* Begin Provided data *

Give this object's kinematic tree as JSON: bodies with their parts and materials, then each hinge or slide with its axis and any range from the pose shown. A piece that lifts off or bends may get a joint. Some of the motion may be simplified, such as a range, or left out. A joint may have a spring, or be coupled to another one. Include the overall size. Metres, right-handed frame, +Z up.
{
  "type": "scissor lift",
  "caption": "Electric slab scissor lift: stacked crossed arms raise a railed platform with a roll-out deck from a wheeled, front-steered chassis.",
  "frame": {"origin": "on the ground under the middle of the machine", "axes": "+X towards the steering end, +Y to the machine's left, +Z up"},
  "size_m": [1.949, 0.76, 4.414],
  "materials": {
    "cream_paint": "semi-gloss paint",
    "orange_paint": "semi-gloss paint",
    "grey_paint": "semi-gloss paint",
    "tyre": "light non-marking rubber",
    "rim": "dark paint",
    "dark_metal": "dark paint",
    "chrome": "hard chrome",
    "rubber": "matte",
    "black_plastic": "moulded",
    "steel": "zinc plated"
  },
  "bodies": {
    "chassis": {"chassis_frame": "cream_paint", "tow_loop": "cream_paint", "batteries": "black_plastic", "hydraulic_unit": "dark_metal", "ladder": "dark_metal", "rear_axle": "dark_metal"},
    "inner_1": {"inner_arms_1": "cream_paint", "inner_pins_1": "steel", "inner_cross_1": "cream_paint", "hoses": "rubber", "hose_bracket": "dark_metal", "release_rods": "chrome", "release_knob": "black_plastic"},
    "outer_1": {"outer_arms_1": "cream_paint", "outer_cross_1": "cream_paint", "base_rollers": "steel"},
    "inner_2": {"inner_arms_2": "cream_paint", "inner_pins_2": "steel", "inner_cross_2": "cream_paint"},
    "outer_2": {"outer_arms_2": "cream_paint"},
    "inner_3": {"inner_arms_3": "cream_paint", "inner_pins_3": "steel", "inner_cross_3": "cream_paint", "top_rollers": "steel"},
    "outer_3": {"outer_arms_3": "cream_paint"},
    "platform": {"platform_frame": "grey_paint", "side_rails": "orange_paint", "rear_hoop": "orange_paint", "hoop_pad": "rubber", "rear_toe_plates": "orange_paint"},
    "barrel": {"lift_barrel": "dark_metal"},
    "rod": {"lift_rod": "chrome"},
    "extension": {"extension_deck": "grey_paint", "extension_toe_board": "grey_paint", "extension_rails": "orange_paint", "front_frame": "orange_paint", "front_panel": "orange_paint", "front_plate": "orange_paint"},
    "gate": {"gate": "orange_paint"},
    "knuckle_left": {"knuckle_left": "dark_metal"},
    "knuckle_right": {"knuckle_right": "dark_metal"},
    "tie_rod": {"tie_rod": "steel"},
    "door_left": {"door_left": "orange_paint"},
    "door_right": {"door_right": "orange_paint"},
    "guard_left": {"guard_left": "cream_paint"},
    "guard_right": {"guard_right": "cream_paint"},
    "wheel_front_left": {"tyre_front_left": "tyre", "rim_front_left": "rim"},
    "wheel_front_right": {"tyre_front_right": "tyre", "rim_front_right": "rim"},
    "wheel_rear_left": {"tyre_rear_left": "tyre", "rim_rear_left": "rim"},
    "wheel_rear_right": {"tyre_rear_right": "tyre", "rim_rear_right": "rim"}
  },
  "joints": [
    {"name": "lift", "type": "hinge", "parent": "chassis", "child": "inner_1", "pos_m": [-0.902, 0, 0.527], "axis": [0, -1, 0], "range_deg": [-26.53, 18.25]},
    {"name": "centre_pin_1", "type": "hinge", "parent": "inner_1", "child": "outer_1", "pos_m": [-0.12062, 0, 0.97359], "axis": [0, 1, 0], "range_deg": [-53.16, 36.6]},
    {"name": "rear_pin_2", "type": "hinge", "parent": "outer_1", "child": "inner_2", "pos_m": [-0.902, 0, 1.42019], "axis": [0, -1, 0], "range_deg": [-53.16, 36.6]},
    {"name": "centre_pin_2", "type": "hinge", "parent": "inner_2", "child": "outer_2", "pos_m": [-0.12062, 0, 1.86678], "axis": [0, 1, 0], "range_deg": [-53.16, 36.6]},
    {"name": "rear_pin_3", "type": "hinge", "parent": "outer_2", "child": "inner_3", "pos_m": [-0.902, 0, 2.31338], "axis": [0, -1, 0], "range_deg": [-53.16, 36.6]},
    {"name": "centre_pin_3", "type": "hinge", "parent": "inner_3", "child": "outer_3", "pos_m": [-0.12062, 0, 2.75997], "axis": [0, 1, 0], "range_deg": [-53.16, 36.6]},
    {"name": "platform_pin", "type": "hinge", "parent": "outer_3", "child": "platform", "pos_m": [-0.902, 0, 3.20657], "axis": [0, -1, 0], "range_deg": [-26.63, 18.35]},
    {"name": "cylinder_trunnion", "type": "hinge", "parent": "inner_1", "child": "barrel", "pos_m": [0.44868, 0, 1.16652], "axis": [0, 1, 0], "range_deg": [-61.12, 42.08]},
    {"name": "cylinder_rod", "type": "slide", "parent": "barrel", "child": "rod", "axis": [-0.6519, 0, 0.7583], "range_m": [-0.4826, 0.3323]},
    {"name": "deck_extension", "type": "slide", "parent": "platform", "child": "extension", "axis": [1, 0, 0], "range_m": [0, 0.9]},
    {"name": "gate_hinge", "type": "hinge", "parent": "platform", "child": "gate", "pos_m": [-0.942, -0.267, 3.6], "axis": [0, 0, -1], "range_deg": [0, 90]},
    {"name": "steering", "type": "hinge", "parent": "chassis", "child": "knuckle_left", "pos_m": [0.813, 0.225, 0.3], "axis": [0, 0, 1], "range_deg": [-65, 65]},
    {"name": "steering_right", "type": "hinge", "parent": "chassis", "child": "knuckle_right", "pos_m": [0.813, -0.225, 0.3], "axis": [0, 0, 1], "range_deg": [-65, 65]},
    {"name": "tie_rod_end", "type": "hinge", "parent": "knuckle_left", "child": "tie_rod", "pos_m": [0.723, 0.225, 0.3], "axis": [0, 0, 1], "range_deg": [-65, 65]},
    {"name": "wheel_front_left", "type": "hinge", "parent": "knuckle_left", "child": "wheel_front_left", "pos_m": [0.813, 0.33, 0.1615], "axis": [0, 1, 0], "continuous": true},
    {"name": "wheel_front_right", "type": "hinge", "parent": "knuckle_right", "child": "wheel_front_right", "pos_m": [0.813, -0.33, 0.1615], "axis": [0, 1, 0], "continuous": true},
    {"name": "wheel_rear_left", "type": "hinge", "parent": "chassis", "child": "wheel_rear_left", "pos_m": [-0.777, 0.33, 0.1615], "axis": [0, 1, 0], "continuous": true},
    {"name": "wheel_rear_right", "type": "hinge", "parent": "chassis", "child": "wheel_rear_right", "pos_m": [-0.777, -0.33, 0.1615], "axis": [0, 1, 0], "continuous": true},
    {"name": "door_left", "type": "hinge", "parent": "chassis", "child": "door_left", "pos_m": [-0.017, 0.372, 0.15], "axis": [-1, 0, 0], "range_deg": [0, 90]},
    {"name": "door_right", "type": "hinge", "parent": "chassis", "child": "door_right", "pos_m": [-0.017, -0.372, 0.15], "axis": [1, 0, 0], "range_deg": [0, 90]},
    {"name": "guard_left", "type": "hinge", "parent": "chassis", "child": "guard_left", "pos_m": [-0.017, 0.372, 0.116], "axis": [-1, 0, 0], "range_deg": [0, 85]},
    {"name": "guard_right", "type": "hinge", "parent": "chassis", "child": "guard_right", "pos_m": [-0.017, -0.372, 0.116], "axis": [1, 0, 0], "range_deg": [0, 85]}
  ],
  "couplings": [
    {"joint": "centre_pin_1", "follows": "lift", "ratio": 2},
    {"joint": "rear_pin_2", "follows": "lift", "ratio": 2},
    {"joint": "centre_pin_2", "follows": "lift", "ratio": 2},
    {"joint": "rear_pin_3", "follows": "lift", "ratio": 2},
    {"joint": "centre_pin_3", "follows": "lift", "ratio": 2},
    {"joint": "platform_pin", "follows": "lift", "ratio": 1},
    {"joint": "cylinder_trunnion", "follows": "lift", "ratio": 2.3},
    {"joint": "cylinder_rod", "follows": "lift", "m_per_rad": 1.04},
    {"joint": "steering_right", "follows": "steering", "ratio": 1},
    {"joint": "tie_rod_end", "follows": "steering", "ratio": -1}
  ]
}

* End Provided data *
* Begin Provided data *

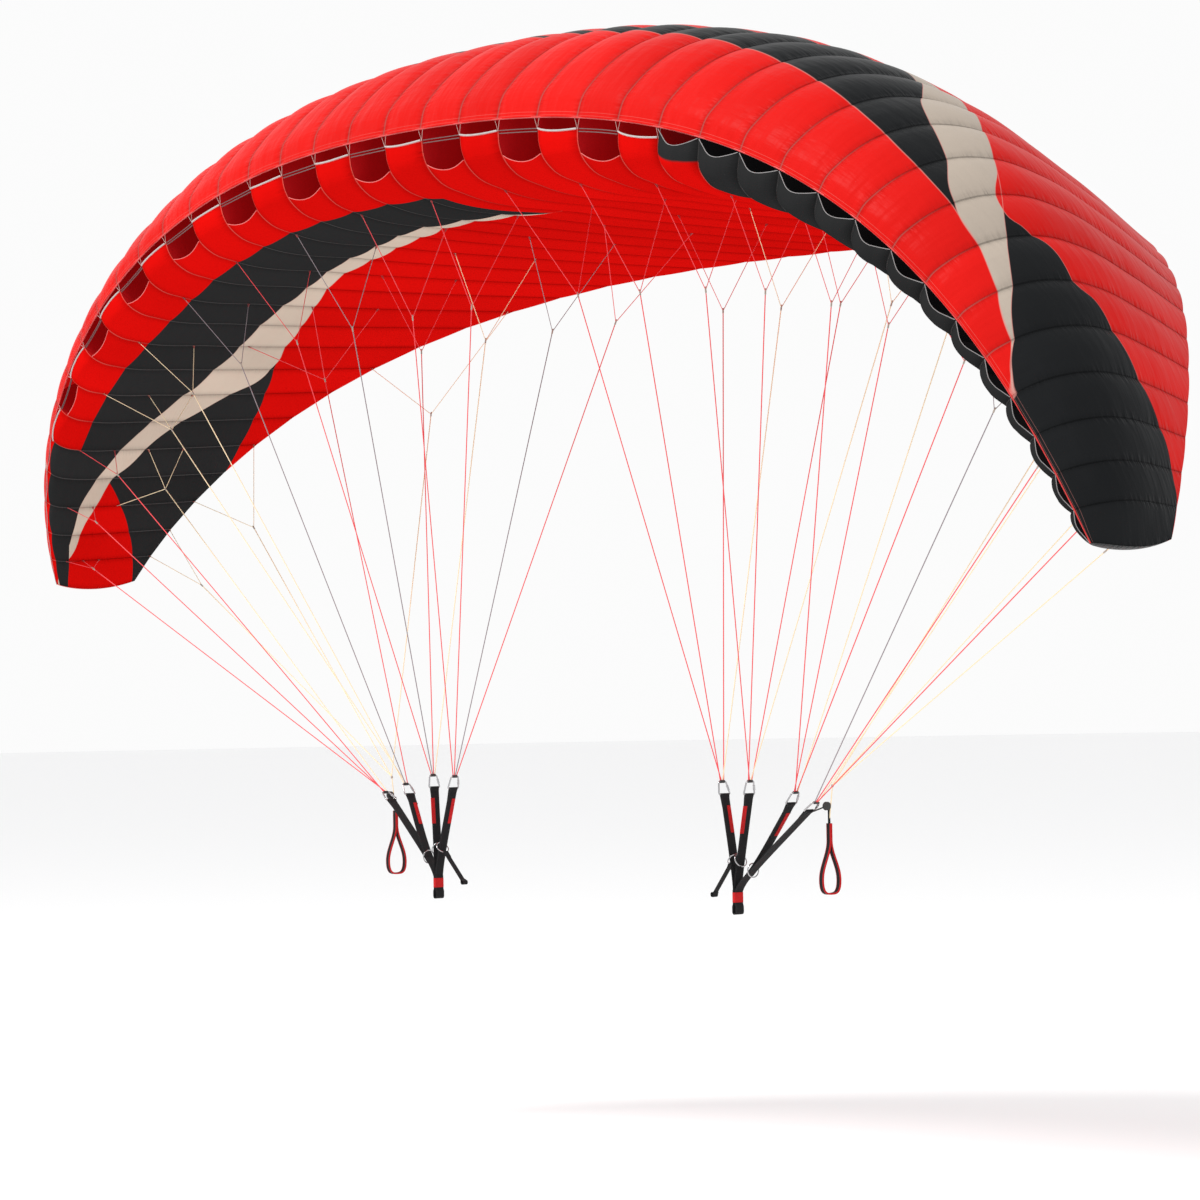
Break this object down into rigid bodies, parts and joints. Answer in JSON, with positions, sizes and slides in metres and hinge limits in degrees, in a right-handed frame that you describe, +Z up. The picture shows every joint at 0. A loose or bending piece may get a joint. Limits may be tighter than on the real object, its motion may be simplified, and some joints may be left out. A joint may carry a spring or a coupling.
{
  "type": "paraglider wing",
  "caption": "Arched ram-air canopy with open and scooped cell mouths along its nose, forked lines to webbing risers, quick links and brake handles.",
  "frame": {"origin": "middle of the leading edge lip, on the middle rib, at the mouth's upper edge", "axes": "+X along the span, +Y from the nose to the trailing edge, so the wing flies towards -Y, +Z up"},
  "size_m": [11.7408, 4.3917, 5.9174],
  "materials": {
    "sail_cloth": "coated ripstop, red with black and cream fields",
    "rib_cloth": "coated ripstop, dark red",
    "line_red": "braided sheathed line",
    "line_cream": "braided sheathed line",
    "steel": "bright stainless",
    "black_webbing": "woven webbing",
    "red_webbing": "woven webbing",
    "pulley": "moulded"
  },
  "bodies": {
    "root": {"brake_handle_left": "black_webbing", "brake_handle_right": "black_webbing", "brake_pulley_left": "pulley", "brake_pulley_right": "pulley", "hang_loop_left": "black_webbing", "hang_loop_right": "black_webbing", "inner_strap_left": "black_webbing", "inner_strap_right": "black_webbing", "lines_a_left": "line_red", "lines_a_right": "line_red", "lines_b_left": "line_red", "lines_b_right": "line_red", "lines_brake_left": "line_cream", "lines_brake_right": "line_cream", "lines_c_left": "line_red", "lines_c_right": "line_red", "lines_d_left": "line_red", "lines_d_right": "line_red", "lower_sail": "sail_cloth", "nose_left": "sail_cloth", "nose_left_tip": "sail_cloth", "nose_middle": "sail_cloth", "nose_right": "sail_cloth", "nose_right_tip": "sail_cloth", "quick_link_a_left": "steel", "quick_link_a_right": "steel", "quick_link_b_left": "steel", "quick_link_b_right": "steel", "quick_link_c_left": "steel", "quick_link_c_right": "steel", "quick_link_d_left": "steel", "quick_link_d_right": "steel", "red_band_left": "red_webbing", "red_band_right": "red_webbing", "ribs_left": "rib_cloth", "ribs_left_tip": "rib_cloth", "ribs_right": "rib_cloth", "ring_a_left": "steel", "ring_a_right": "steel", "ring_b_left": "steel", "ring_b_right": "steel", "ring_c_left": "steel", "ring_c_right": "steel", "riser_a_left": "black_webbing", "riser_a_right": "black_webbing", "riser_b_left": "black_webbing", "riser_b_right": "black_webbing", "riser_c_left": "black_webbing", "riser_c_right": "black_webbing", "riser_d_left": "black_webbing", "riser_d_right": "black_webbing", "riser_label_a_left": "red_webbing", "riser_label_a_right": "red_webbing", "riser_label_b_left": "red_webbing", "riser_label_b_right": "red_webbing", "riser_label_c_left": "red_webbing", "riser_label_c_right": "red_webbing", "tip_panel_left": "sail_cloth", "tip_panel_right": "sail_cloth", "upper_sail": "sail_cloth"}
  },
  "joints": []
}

* End Provided data *
* Begin Provided data *

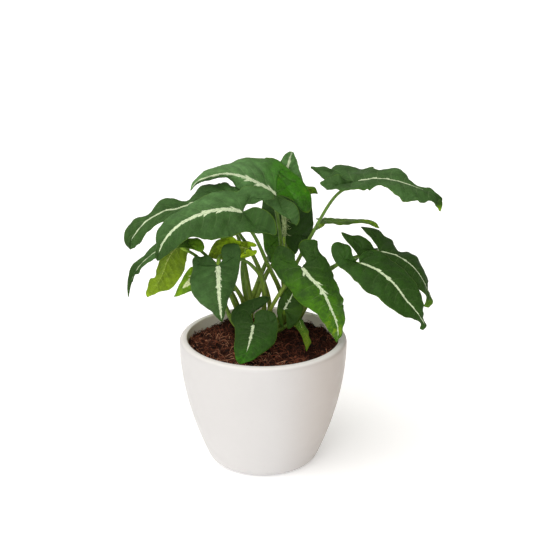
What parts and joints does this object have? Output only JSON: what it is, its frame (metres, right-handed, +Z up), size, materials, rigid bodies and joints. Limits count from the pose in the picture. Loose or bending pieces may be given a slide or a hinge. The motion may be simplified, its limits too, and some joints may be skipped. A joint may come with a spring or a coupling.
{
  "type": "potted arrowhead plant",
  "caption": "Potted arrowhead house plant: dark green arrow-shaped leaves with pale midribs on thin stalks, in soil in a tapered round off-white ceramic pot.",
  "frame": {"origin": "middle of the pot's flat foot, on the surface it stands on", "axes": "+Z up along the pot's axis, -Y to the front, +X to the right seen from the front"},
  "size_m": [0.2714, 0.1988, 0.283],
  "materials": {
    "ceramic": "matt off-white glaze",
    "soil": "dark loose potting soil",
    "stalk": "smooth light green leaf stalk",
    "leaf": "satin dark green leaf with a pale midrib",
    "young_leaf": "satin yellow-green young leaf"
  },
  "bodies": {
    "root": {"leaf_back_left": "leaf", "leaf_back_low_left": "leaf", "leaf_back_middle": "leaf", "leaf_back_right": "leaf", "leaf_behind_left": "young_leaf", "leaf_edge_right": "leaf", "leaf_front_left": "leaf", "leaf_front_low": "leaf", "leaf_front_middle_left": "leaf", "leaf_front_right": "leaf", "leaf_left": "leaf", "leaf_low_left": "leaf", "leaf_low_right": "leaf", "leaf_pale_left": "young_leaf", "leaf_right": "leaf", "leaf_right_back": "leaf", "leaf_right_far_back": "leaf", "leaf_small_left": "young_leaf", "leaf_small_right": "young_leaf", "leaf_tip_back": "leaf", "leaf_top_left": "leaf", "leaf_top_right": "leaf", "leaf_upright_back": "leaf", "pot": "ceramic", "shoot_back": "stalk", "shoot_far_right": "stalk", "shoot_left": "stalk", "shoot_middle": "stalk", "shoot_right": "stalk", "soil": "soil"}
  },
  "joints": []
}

* End Provided data *

**Problem to solve:** Lines in the records that hold the word "rigid" are to be counted; give only the total.

**Output for this exercise:** 2